Process synchronization is required when one process must wait for another to complete some operation before proceeding. For example, one process (called a writer) may be writing data to a certain main memory area, while another process (a reader) may be reading data from that area and sending it to the printer. The reader and writer must be synchronized so that the writer does not overwrite existing data with new data until the reader has processed it. Similarly, the reader should not start to read until data has actually been written to the area. Various synchronization techniques have been developed. In one method, the operating system provides special commands that allow one process to signal to the second when it begins and completes its operations, so that the second knows when it may start. In another approach, shared data, along with the code to read or write them, are encapsulated in a protected program module. The operating system then enforces rules of mutual exclusion, which allow only one reader or writer at a time to access the module. Process synchronization may also be supported by an interprocess communication facility, a feature of the operating system that allows processes to send messages to one another.

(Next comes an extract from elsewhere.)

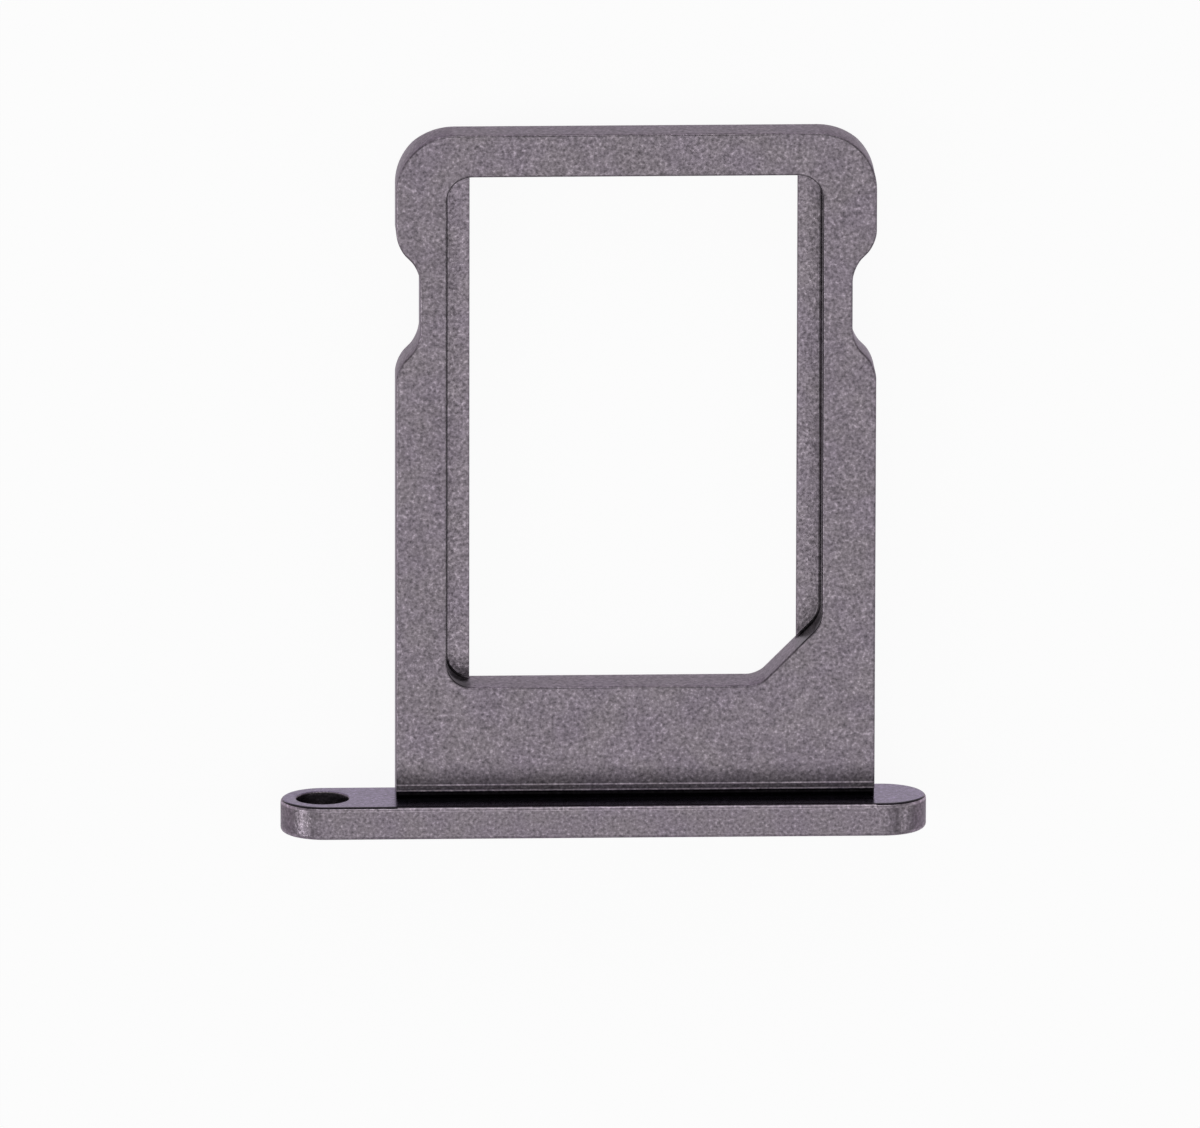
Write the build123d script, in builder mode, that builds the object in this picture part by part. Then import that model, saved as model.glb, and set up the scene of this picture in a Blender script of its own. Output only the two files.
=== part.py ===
"""Card tray for a phone: a machined aluminium frame that carries one nano card.

The tray is one piece. A thin plate with a card pocket stands square on the back
of a narrow faceplate, which closes the slot in the phone's side and has the
eject hole. All sizes are in millimetres.

X runs along the faceplate, with the eject hole at its -X end. +Y points the way
the tray goes into the phone, and +Z is up as the tray lies on its underside.
The origin is at the middle of the underside.
"""

from build123d import *
from math import radians, sin, tan
import os

os.makedirs("parts", exist_ok=True)

# The card, and the play that lets it drop into its pocket
CARD_LENGTH = 12.30
CARD_WIDTH = 8.80
CARD_THICKNESS = 0.67
CARD_CUT_LEG = 1.65
CARD_PLAY = 0.15
CARD_SUNK = 0.33

# The plate round the pocket
LEDGE_WIDTH = 0.57
LEDGE_THICKNESS = 0.25
RAIL_HOLE_SIDE = 1.20
RAIL_FAR_SIDE = 1.27
ROOT_LENGTH = 2.72
TIP_BAR = 1.03
TIP_CORNER_RADIUS = 1.40
POCKET_CORNER_RADIUS = 0.60
POCKET_FLOOR_RADIUS = 0.06
LEAD_IN_LENGTH = 0.50
LEAD_IN_HEIGHT = 0.25

# The catch notches, one in each long side
NOTCH_DEPTH = 0.57
NOTCH_FLAT = 1.15
NOTCH_BLEND_RADIUS = 0.80
NOTCH_FROM_TIP = 4.20
NOTCH_SLOPE = 45.0

# The faceplate and its eject hole
FACE_HEIGHT = 2.10
FACE_THICKNESS = 0.80
OVERHANG_HOLE_SIDE = 2.76
OVERHANG_FAR_SIDE = 1.24
EJECT_HOLE_DIAMETER = 1.25
EJECT_HOLE_INSET = 1.00

# The stepped relief where the plate meets the faceplate
RELIEF_WIDTH = 0.17
RELIEF_DEPTH = 0.25
RELIEF_STEP_WIDTH = 0.15
RELIEF_STEP_DEPTH = 0.06
RELIEF_FLOOR_RADIUS = 0.07

# The small chamfer that takes off each sharp outer edge, larger round the faceplate
EDGE_BREAK = 0.05
FACE_EDGE_BREAK = 0.10

# Sizes that follow
POCKET_LENGTH = CARD_LENGTH + CARD_PLAY
POCKET_WIDTH = CARD_WIDTH + CARD_PLAY
POCKET_CUT_LEG = CARD_CUT_LEG - CARD_PLAY
POCKET_DEPTH = CARD_THICKNESS + CARD_SUNK
PLATE_THICKNESS = LEDGE_THICKNESS + POCKET_DEPTH
PLATE_WIDTH = RAIL_HOLE_SIDE + POCKET_WIDTH + RAIL_FAR_SIDE
PLATE_LENGTH = ROOT_LENGTH + POCKET_LENGTH + TIP_BAR
FACE_LENGTH = OVERHANG_HOLE_SIDE + PLATE_WIDTH + OVERHANG_FAR_SIDE

# Places along X and Y
FRONT_Y = -(PLATE_LENGTH + FACE_THICKNESS) / 2
BACK_Y = FRONT_Y + FACE_THICKNESS
TIP_Y = BACK_Y + PLATE_LENGTH
PLATE_LEFT_X = -FACE_LENGTH / 2 + OVERHANG_HOLE_SIDE
PLATE_RIGHT_X = PLATE_LEFT_X + PLATE_WIDTH
PLATE_MIDDLE_X = (PLATE_LEFT_X + PLATE_RIGHT_X) / 2
POCKET_LEFT_X = PLATE_LEFT_X + RAIL_HOLE_SIDE
POCKET_RIGHT_X = POCKET_LEFT_X + POCKET_WIDTH
POCKET_MIDDLE_X = (POCKET_LEFT_X + POCKET_RIGHT_X) / 2
POCKET_LOW_Y = BACK_Y + ROOT_LENGTH
POCKET_HIGH_Y = POCKET_LOW_Y + POCKET_LENGTH
POCKET_MIDDLE_Y = (POCKET_LOW_Y + POCKET_HIGH_Y) / 2
NOTCH_Y = TIP_Y - NOTCH_FROM_TIP
EJECT_HOLE_X = -FACE_LENGTH / 2 + EJECT_HOLE_INSET

# A blend on the notch's slope can be no larger than half the slope takes
NOTCH_SLOPE_LENGTH = NOTCH_DEPTH / sin(radians(NOTCH_SLOPE))
BLEND_SHARE = 0.49
NOTCH_BLEND_LIMIT = BLEND_SHARE * NOTCH_SLOPE_LENGTH / tan(radians(NOTCH_SLOPE / 2))
NOTCH_BLEND = min(NOTCH_BLEND_RADIUS, NOTCH_BLEND_LIMIT)
NOTCH_INNER = NOTCH_FLAT + 2 * NOTCH_BLEND * tan(radians(NOTCH_SLOPE / 2))
NOTCH_MOUTH = NOTCH_INNER + 2 * NOTCH_DEPTH / tan(radians(NOTCH_SLOPE))

# How far the middle of a face or an edge may lie from the place it is looked for
NEAR = 0.001


def near(shapes, axis, place):
    """The faces or edges whose middle lies at one place along an axis."""
    return shapes.filter_by_position(axis, place - NEAR, place + NEAR)


def hole_rims(edges):
    """The full circles among the edges, which only the eject hole has."""
    return edges.filter_by(GeomType.CIRCLE).filter_by(lambda edge: edge.is_closed)


with BuildPart() as card_tray:
    # Faceplate: a flat bar with round ends, standing on its long edge
    with BuildSketch(Plane.XZ.offset(-BACK_Y)):
        with Locations((0, FACE_HEIGHT / 2)):
            SlotOverall(FACE_LENGTH, FACE_HEIGHT)
    extrude(amount=FACE_THICKNESS)

    # Eject hole: a straight bore through the faceplate
    hole_mouth = Plane((EJECT_HOLE_X, FRONT_Y, FACE_HEIGHT / 2), z_dir=(0, -1, 0))
    with Locations(hole_mouth):
        Hole(EJECT_HOLE_DIAMETER / 2, FACE_THICKNESS)

    # Plate: its outline has two round corners at the tip and a notch in each side
    with BuildSketch() as plate_outline:
        with Locations((PLATE_MIDDLE_X, BACK_Y)):
            Rectangle(PLATE_WIDTH, PLATE_LENGTH, align=(Align.CENTER, Align.MIN))
        fillet(plate_outline.vertices().group_by(Axis.Y)[-1], TIP_CORNER_RADIUS)
        notch_places = [
            Location((PLATE_LEFT_X, NOTCH_Y), -90),
            Location((PLATE_RIGHT_X, NOTCH_Y), 90),
        ]
        with Locations(notch_places):
            Trapezoid(
                NOTCH_MOUTH,
                NOTCH_DEPTH,
                NOTCH_SLOPE,
                align=(Align.CENTER, Align.MIN),
                mode=Mode.SUBTRACT,
            )
        notch_corners = plate_outline.vertices().filter_by_position(
            Axis.Y, NOTCH_Y - NOTCH_MOUTH / 2 - NEAR, NOTCH_Y + NOTCH_MOUTH / 2 + NEAR
        )
        fillet(notch_corners, NOTCH_BLEND)
    extrude(amount=PLATE_THICKNESS)

    # Card pocket: the card's own outline with its cut corner, and a rounded floor edge
    with BuildSketch(Plane.XY.offset(PLATE_THICKNESS)) as pocket_outline:
        with Locations((POCKET_MIDDLE_X, POCKET_MIDDLE_Y)):
            Rectangle(POCKET_WIDTH, POCKET_LENGTH)
        cut_corner = pocket_outline.vertices().group_by(Axis.Y)[0].sort_by(Axis.X)[-1]
        chamfer(cut_corner, POCKET_CUT_LEG)
        fillet(pocket_outline.vertices(), POCKET_CORNER_RADIUS)
    extrude(amount=-POCKET_DEPTH, mode=Mode.SUBTRACT)
    fillet(near(card_tray.faces(), Axis.Z, LEDGE_THICKNESS).edges(), POCKET_FLOOR_RADIUS)

    # Window: the middle of the pocket goes right through and leaves two ledges
    with BuildSketch(Plane.XY.offset(PLATE_THICKNESS)):
        add(pocket_outline.sketch_local)
        with Locations((POCKET_MIDDLE_X, POCKET_MIDDLE_Y)):
            Rectangle(POCKET_WIDTH - 2 * LEDGE_WIDTH, POCKET_LENGTH, mode=Mode.INTERSECT)
    extrude(amount=-PLATE_THICKNESS, mode=Mode.SUBTRACT)

    # Edge break: a chamfer round the faceplate, front and back
    back_edges = near(card_tray.edges(), Axis.Y, BACK_Y)
    face_rims = near(card_tray.edges(), Axis.Y, FRONT_Y)
    face_rims += back_edges.filter_by(GeomType.CIRCLE) + near(back_edges, Axis.Z, FACE_HEIGHT)
    face_rims += near(back_edges, Axis.Z, 0)
    chamfer([edge for edge in face_rims if edge not in hole_rims(face_rims)], FACE_EDGE_BREAK)

    # A smaller one on the hole and on the plate, which a finger can feel as well
    fine_rims = hole_rims(card_tray.edges())
    plate_rims = near(card_tray.faces(), Axis.Z, PLATE_THICKNESS).edges()
    plate_rims += near(card_tray.faces(), Axis.Z, 0).edges()
    fine_rims += plate_rims.filter_by_position(Axis.Y, BACK_Y + NEAR, TIP_Y + NEAR)
    chamfer(fine_rims, EDGE_BREAK)

    # Root relief: a narrow slot against the faceplate, with a shallow step beside it
    with BuildSketch(Plane.YZ.offset(PLATE_LEFT_X)) as relief_profile:
        with Locations((BACK_Y, PLATE_THICKNESS)):
            Rectangle(RELIEF_WIDTH, RELIEF_DEPTH, align=(Align.MIN, Align.MAX))
            fillet(relief_profile.vertices().group_by(Axis.Y)[0], RELIEF_FLOOR_RADIUS)
            Rectangle(
                RELIEF_WIDTH + RELIEF_STEP_WIDTH, RELIEF_STEP_DEPTH, align=(Align.MIN, Align.MAX)
            )
    extrude(amount=PLATE_WIDTH, mode=Mode.SUBTRACT)

    # Lead-in: the underside of the tip slopes up to ride over the contact springs
    with BuildSketch(Plane.YZ.offset(PLATE_LEFT_X)):
        with BuildLine():
            Polyline(
                (TIP_Y - LEAD_IN_LENGTH, 0), (TIP_Y, 0), (TIP_Y, LEAD_IN_HEIGHT), close=True
            )
        make_face()
    extrude(amount=PLATE_WIDTH, mode=Mode.SUBTRACT)

card_tray.part.label = "card_tray"
export_step(card_tray.part, "parts/card_tray.step")
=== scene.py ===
# %% [markdown]
# # A milled card tray, from a plain block to bead-blasted metal
#
# The object is the small metal tray that carries a nano card into a phone. A real one is milled from
# one piece of aluminium: a thin plate with a pocket for the card, and a narrow faceplate across its end
# with a hole for the eject pin. It is then blasted with fine glass beads and anodised dark grey.
# This file models the tray the way the mill makes it, one cut at a time, gives it its metal, and lights
# it as a small product on a pale table.

# %% Load the frame
import math

import bmesh
import bpy
from mathutils import Matrix, Vector


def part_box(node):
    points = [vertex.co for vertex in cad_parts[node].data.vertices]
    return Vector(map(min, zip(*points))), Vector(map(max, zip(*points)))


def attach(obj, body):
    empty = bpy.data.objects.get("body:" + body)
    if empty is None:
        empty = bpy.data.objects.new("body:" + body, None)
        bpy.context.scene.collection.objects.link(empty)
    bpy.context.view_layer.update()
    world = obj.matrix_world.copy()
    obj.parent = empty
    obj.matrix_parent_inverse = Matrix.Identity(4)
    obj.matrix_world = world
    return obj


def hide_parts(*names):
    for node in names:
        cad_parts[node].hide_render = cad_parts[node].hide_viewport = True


MM = 0.001
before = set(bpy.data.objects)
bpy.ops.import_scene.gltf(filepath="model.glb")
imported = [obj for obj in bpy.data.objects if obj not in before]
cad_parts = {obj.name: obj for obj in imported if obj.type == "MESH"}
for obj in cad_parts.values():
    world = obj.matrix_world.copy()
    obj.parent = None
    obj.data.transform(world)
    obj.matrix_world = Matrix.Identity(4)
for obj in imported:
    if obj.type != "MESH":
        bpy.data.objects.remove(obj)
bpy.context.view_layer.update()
low, high = [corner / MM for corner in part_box("card_tray")]
print("The solid model spans, in mm:", [round(c, 2) for c in low], [round(c, 2) for c in high])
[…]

Designing software as a group of cooperating processes has been made simpler by the concept of "threads." A single process may contain several executable programs (threads) that work together as a coherent whole. One thread might, for example, handle error signals, another might send a message about the error to the user, while a third thread is executing the actual task of the process. Modern operating systems provide management services (e.g., scheduling, synchronization) for such multithreaded processes.